Money has been pouring into microfinance programs lately from individuals, foundations and corporate philanthropies such as Google.org.
Locally, organizations involved in microfinance now include the Gates Foundation, Unitus, Global Partnerships, Microfinance Corp., the Grameen Technology Center and World Vision.
Yunus, a Bangladeshi economist who pioneered microcredit three decades ago through the Grameen Bank, spoke by phone from Halifax, Nova Scotia, where he was attending an international meeting to assess progress on a nine-year campaign to reach 100 million of the world's poorest people with credit by the end of 2005. Organizers said they expect to reach that target this year, and they set a new goal of extending credit to 175 million people by 2015. Yunus and others urged national governments to support that goal by creating a legal environment for microfinance initiatives.
The gathering comes at a time when views on how to expand microcredit are divided.
Yunus advocates operating microcredit as a business rather than a charity, so it can sustain itself and expand beyond the power of donations alone.
But he calls the operation a "social business," making enough money to cover its costs and reinvesting profit back into the bank to finance more loans.
Some younger philanthropists, most notably eBay founder Pierre Omidyar, say microfinance can grow much faster if it's opened up to venture capital and commercialized as a profit-making business.
Yunus said that while there's room for many approaches, "I would just appeal to them, don't go all the way to maximize profit in a kind of literal sense, not to grab as much money as you can.
"We shouldn't be imitating moneylenders," he said. "We are making profit, but profit is in a restrained form."
Some microfinance institutions have been criticized for charging high interest rates to borrowers.
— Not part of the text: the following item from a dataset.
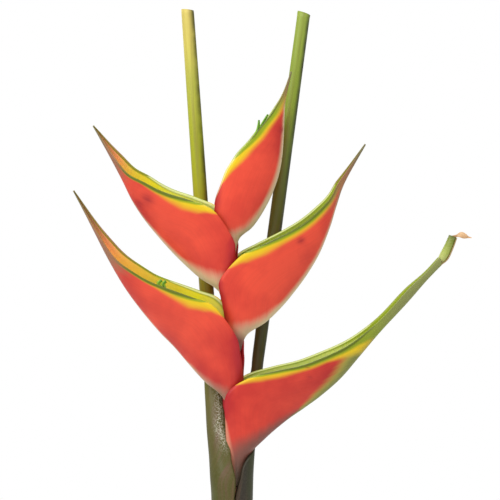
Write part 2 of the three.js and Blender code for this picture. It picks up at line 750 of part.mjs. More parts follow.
/** Adds one named piece with a material of its own. */
function addPiece(name, geometry, look) {
  const mesh = new THREE.Mesh(geometry, new THREE.MeshStandardMaterial(look));
  mesh.name = name;
  plant.add(mesh);
}

// ---------------------------------------------------------------- assembly

const stalkRoom = flowerStalk(CLEARANCE);
const bractNames = Object.keys(BRACTS);
const filledBracts = bractNames.map((name) => bractFilled(BRACTS[name]));

/** A leaf stalk, cut to leave room for the flower stalk and the bracts. */
function leafStalk(rows, cutSlope) {
  const whole = channelled(rows, STALK_SECTIONS, STALK_FACETS, cutSlope);
  return cutAway(whole, [stalkRoom, ...filledBracts]);
}

addPiece("pot", clayPot(), clay);
addPiece("potting_mix", pottingMix(), mix);
addPiece("rhizome", rhizome(), root);
addPiece("inner_scale_leaf", scaleLeaf(INNER_SCALE_RADIUS, INNER_SCALE_HEIGHT, 200), dryScale);
addPiece("outer_scale_leaf", scaleLeaf(OUTER_SCALE_RADIUS, OUTER_SCALE_HEIGHT, 20), dryScale);
addPiece("left_leaf_stalk", leafStalk(LEFT_LEAF_ROWS, LEFT_CUT_SLOPE), leftStalkSkin);
addPiece("right_leaf_stalk", leafStalk(RIGHT_LEAF_ROWS, RIGHT_CUT_SLOPE), rightStalkSkin);
addPiece("flower_stalk", flowerStalk(), flowerStalkSkin);

bractNames.forEach((name, i) => {
  const above = filledBracts[i + 1];
  const extras = name === "bract_lower_right" ? rolledBlade() : [];
  const wall = joined([bractWall(BRACTS[name]), ...extras]);
  addPiece(name, cutAway(wall, above ? [stalkRoom, above] : [stalkRoom]), bractSkin);
});

for (const [name, spec] of Object.entries(FLOWERS)) {
  addPiece(name, flower(spec), flowerSkin);
}

export default plant;
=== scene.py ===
"""A potted heliconia: one flowering shoot standing in a plain clay pot.

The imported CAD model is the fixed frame. Every class below builds one kind of piece in
millimetres, in the row's own axes, and hands it over in metres: +Z is up, the flowering head
lies close to the XZ plane and shows its best side towards -Y.
"""

import logging
import math
from dataclasses import dataclass, field
from enum import Enum

import bpy
import numpy as np
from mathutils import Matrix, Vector, noise


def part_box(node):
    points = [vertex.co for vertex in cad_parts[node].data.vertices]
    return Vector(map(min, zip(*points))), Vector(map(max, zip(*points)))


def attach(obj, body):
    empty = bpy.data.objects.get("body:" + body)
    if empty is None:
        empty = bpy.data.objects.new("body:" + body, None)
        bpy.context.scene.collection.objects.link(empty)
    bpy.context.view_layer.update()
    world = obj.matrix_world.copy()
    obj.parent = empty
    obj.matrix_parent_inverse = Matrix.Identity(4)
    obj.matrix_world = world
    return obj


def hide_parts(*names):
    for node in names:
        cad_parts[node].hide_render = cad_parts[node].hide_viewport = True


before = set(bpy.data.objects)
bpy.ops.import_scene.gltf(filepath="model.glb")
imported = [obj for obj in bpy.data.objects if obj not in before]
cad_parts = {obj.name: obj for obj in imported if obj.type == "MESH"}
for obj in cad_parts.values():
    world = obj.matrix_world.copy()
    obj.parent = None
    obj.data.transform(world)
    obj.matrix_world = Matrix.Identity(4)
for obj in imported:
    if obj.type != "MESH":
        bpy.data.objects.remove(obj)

LOG = logging.getLogger("heliconia")
BODY = "root"
MM = 0.001
CROWN = -211.0  # top of the rhizome's crown, in millimetres above the collar


class Side(Enum):
    """The side of the stem that a bract points to."""

    LEFT = -1
    RIGHT = 1


# ------------------------------------------------------------------ numbers and curves


def linear(code: str) -> tuple[float, float, float, float]:
    """Turns an sRGB hex colour to linear.

    Args:
        code: six hex digits after a hash.

    Returns:
        Linear red, green, blue and an alpha of one.
    """
    channels = [int(code[i:i + 2], 16) / 255 for i in (1, 3, 5)]
    lit = [c / 12.92 if c <= 0.04045 else ((c + 0.055) / 1.055) ** 2.4 for c in channels]
    return lit[0], lit[1], lit[2], 1.0


def along_rows(rows: np.ndarray, places: np.ndarray) -> np.ndarray:
    """Reads a smooth curve through rows of numbers.

    Args:
        rows: the rows that the curve passes through, evenly spaced.
        places: where to read it, 0 at the first row and 1 at the last.

    Returns:
        One row for each place.
    """
    rows = np.asarray(rows, float)
    span = len(rows) - 1
    at = np.clip(places, 0, 1) * span
    i = np.minimum(np.floor(at).astype(int), span - 1)
    s = (at - i)[:, None]
    before, here = rows[np.maximum(i - 1, 0)], rows[i]
    there, after = rows[i + 1], rows[np.minimum(i + 2, span)]
    slope_here, slope_there = (there - before) / 2, (after - here) / 2
    return ((2 * s**3 - 3 * s**2 + 1) * here + (s**3 - 2 * s**2 + s) * slope_here
            + (3 * s**2 - 2 * s**3) * there + (s**3 - s**2) * slope_there)


def profile(stops: list[tuple[float, float]], places: np.ndarray) -> np.ndarray:
    """Reads straight-line values between (place, value) stops.

    Args:
        stops: places in rising order, each with its value.
        places: where to read.

    Returns:
        The value at each place.
    """
    at, values = zip(*stops)
    return np.interp(places, at, values)


def ease(low: float, high: float, values: np.ndarray) -> np.ndarray:
    """Rises smoothly from 0 at low to 1 at high.

    Args:
        low: where it starts to rise.
        high: where it is done.
        values: where to read.

    Returns:
        The eased share for each value.
    """
    share = np.clip((values - low) / (high - low), 0, 1)
    return share * share * (3 - 2 * share)


# ------------------------------------------------------------------ meshes


def stand(name: str, data: bpy.types.ID) -> bpy.types.Object:
    """Puts a new object in the scene, at the origin.

    Args:
        name: its name.
        data: its mesh, light or camera.

    Returns:
        The object.
    """
    thing = bpy.data.objects.new(name, data)
    bpy.context.scene.collection.objects.link(thing)
    return thing


def plain_mesh(thing: bpy.types.Object) -> bpy.types.Mesh:
    """Turns an object and what its modifiers make of it into a plain mesh."""
    return bpy.data.meshes.new_from_object(
        thing.evaluated_get(bpy.context.evaluated_depsgraph_get()))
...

Yunus said interest should be no higher than the cost of the loan plus 10 percent.
Technology can improve the way microcredit institutions are run and thereby help lower rates, Yunus said.
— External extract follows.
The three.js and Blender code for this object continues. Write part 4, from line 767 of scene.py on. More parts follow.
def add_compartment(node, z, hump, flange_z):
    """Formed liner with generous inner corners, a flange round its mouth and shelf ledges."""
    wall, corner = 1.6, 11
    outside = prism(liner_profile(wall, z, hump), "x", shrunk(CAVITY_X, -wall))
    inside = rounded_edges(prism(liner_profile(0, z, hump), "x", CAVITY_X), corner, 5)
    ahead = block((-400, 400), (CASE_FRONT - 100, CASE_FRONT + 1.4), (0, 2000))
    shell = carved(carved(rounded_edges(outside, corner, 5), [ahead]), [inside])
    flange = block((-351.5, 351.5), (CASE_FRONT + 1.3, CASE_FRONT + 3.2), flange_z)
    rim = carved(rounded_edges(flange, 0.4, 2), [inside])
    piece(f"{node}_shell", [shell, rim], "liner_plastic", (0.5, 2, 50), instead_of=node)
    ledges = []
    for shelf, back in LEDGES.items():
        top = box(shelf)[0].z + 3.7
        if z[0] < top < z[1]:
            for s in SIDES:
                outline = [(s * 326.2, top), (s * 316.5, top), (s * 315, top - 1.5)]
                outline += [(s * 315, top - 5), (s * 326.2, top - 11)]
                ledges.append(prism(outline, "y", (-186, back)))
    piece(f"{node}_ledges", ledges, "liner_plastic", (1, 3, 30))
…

In Seattle, some programs combine the region's deep-rooted technology expertise with the social-service aspect of microcredit. The Grameen Technology Center, started with support from wireless entrepreneur Craig McCaw, created an open-source software platform for managing microfinance projects, and the Gates Foundation gave Unitus a $1.5 million grant over three years to look for ways to make microfinance work more efficiently.
Even at the Grameen Bank in Bangladesh, Yunus said, technology has made a difference.
The bank computerized its whole system, which improved its operations, he said, though he added: "It's very difficult to run a computer system in Bangladesh because of the uncertainty of electricity."